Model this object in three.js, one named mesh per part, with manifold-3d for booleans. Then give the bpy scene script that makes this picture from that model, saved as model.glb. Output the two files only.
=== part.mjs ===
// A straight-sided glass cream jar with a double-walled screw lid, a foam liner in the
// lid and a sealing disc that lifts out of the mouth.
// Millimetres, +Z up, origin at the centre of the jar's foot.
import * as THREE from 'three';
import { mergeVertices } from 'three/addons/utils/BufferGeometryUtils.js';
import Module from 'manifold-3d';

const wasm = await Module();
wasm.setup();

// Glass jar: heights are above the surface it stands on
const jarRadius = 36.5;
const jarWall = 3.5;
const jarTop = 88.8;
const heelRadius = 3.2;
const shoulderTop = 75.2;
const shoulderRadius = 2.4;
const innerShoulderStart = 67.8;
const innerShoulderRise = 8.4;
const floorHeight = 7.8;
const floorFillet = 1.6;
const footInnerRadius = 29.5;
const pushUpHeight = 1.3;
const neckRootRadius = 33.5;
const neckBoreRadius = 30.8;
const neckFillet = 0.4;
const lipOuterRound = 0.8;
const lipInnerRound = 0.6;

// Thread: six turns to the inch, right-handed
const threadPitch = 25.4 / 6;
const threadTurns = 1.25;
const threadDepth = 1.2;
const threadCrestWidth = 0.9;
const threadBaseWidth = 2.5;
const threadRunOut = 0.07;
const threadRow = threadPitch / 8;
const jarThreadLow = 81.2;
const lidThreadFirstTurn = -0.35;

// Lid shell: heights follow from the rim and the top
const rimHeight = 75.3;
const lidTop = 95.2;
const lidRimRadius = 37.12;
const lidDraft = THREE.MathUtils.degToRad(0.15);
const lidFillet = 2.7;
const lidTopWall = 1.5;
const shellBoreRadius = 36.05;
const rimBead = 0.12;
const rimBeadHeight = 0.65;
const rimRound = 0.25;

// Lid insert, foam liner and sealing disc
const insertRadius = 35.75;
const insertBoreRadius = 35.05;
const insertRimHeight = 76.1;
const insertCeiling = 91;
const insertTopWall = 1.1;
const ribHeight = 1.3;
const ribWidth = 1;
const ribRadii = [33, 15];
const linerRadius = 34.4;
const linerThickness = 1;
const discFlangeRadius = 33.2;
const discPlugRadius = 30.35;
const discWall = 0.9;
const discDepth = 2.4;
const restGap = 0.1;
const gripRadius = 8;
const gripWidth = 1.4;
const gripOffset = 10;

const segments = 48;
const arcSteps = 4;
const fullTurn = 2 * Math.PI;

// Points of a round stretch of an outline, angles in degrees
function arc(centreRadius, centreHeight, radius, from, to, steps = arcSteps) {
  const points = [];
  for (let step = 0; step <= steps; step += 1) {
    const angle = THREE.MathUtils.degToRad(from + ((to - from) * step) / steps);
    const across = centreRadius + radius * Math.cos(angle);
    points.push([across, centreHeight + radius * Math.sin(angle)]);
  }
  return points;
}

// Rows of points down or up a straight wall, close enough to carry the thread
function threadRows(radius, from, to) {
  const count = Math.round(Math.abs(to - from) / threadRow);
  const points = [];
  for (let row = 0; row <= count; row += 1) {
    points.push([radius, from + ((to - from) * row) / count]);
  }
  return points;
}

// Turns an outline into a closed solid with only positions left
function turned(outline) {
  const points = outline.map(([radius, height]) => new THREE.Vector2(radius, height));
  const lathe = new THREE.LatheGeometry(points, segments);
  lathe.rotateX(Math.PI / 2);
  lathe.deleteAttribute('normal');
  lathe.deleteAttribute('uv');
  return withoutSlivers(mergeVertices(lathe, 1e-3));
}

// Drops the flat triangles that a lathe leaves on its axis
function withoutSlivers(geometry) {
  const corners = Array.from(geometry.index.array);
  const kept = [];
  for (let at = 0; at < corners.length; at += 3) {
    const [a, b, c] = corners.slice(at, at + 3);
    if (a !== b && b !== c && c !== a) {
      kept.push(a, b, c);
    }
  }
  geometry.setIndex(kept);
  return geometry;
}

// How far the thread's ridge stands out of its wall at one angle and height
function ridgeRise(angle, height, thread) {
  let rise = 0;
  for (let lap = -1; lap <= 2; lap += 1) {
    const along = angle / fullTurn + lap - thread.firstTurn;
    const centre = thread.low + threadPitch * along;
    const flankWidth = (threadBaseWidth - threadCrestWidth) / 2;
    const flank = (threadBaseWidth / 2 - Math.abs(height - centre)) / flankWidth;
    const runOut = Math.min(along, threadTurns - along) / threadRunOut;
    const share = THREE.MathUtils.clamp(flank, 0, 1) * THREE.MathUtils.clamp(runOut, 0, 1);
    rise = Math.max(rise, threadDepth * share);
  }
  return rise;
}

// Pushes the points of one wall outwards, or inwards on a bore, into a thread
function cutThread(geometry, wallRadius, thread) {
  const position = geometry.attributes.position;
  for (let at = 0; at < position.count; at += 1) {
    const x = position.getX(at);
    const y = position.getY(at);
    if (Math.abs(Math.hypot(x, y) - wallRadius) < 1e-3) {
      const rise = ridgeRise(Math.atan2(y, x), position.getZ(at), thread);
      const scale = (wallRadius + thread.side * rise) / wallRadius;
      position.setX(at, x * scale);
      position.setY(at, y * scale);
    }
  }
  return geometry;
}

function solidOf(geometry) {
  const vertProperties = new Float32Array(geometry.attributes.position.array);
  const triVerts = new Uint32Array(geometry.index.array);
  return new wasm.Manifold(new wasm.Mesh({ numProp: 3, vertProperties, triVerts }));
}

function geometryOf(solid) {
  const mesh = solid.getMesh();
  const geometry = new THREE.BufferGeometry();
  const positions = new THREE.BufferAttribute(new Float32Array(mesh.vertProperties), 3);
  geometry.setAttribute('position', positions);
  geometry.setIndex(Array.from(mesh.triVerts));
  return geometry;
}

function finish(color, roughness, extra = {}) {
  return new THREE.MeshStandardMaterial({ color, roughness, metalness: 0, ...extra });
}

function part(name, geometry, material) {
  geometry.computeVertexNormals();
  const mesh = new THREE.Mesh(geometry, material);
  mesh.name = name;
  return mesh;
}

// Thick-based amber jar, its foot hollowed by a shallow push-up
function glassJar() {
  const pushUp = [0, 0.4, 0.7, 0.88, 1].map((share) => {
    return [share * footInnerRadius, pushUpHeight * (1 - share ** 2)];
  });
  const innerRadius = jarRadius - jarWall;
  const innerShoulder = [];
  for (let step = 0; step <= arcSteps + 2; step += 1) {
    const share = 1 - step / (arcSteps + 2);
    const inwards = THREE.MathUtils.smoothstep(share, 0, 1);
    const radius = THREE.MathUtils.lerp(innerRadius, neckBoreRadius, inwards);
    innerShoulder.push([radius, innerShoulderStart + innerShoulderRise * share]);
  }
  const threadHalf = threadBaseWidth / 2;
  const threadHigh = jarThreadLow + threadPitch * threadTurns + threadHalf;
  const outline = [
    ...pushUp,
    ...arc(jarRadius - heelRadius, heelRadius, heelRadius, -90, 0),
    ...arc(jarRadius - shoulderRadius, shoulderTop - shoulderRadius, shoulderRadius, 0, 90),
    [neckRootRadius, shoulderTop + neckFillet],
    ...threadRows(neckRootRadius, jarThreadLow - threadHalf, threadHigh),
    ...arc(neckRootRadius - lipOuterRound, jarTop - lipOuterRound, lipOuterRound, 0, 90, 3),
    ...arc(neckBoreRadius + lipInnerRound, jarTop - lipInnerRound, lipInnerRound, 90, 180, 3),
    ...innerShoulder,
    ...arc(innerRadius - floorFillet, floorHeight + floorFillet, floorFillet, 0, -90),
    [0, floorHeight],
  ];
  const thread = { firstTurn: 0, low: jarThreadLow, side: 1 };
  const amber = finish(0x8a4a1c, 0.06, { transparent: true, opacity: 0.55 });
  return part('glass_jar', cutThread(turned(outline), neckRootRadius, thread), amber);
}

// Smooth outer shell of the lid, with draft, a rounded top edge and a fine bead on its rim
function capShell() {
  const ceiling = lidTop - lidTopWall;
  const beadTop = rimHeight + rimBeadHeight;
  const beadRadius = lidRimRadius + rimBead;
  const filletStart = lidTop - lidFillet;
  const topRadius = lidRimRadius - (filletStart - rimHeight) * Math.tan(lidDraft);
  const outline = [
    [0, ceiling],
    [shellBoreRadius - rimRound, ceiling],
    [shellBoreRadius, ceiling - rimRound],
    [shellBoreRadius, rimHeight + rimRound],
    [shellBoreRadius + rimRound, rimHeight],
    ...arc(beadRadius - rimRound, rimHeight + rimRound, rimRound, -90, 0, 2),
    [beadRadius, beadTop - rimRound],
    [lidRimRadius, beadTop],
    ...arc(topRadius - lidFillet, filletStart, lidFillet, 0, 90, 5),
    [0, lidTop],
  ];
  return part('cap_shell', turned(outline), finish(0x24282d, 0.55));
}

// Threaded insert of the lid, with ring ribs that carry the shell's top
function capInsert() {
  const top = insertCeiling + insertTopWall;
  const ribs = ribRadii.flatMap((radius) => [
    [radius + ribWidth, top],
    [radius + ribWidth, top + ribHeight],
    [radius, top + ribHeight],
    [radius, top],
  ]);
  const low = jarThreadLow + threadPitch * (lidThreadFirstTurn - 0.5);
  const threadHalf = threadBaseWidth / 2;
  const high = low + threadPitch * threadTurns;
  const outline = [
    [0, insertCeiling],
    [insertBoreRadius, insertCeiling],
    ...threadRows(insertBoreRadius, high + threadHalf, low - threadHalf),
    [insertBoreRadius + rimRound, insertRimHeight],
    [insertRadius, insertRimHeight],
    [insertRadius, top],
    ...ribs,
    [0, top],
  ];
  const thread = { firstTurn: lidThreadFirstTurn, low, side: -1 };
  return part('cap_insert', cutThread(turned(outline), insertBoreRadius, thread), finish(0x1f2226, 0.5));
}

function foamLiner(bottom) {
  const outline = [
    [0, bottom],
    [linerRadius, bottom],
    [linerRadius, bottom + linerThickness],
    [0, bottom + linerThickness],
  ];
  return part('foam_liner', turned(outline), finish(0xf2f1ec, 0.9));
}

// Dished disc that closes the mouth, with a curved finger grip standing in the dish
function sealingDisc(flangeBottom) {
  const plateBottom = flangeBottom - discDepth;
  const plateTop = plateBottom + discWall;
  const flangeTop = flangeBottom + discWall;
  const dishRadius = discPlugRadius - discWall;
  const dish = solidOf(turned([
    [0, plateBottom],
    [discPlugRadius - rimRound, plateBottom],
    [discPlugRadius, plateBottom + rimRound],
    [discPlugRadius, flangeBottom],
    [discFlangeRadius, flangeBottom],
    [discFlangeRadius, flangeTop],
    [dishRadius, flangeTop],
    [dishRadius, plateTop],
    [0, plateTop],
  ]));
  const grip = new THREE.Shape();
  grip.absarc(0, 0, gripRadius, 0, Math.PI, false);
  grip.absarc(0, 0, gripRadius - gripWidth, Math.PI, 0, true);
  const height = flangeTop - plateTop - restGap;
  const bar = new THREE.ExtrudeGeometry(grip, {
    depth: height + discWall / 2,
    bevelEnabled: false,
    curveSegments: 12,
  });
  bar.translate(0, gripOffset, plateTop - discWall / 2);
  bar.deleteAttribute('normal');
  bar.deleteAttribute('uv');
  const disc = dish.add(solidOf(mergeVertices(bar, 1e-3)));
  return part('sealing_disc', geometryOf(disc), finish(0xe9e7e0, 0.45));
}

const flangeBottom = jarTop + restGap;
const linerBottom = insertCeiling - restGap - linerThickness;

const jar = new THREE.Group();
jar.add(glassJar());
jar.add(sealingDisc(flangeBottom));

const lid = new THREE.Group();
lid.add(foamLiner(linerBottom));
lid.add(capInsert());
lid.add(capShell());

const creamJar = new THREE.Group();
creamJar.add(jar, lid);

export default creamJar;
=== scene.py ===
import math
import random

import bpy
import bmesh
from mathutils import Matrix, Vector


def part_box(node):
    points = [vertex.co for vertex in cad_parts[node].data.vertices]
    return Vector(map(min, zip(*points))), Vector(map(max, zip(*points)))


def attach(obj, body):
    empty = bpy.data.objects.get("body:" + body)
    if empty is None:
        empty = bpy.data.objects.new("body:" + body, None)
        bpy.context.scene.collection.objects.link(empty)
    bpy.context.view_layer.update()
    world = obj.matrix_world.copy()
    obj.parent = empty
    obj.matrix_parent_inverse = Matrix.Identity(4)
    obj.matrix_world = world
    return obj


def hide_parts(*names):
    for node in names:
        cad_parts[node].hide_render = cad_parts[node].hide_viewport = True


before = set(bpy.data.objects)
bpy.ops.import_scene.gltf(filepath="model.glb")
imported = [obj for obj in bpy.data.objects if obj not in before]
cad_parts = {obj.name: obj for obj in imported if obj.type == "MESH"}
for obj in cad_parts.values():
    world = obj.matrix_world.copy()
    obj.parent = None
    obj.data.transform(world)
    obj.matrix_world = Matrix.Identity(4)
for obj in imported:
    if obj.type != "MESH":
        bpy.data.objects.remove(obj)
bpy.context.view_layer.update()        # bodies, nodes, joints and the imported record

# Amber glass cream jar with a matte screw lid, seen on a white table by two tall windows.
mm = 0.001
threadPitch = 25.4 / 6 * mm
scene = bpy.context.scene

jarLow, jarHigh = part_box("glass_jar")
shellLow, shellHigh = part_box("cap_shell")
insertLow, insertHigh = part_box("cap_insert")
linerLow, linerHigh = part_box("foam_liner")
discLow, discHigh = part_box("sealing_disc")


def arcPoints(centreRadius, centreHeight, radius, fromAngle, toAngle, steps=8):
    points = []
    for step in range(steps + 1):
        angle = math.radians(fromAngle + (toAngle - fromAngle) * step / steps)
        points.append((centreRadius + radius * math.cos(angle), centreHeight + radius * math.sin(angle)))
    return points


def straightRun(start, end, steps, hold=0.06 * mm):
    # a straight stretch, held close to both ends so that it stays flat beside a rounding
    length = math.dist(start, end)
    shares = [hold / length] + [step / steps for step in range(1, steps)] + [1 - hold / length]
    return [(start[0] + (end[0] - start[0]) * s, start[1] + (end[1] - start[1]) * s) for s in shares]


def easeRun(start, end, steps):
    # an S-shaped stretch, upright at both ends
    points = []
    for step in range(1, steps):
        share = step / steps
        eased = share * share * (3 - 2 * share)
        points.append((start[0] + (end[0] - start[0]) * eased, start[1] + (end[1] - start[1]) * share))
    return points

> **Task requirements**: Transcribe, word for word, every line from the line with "obj.matrix_world = Matrix.Identity(4)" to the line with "scene = bpy.context.scene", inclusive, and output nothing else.

> **Answer to this task**:
    obj.matrix_world = Matrix.Identity(4)
for obj in imported:
    if obj.type != "MESH":
        bpy.data.objects.remove(obj)
bpy.context.view_layer.update()        # bodies, nodes, joints and the imported record

# Amber glass cream jar with a matte screw lid, seen on a white table by two tall windows.
mm = 0.001
threadPitch = 25.4 / 6 * mm
scene = bpy.context.scene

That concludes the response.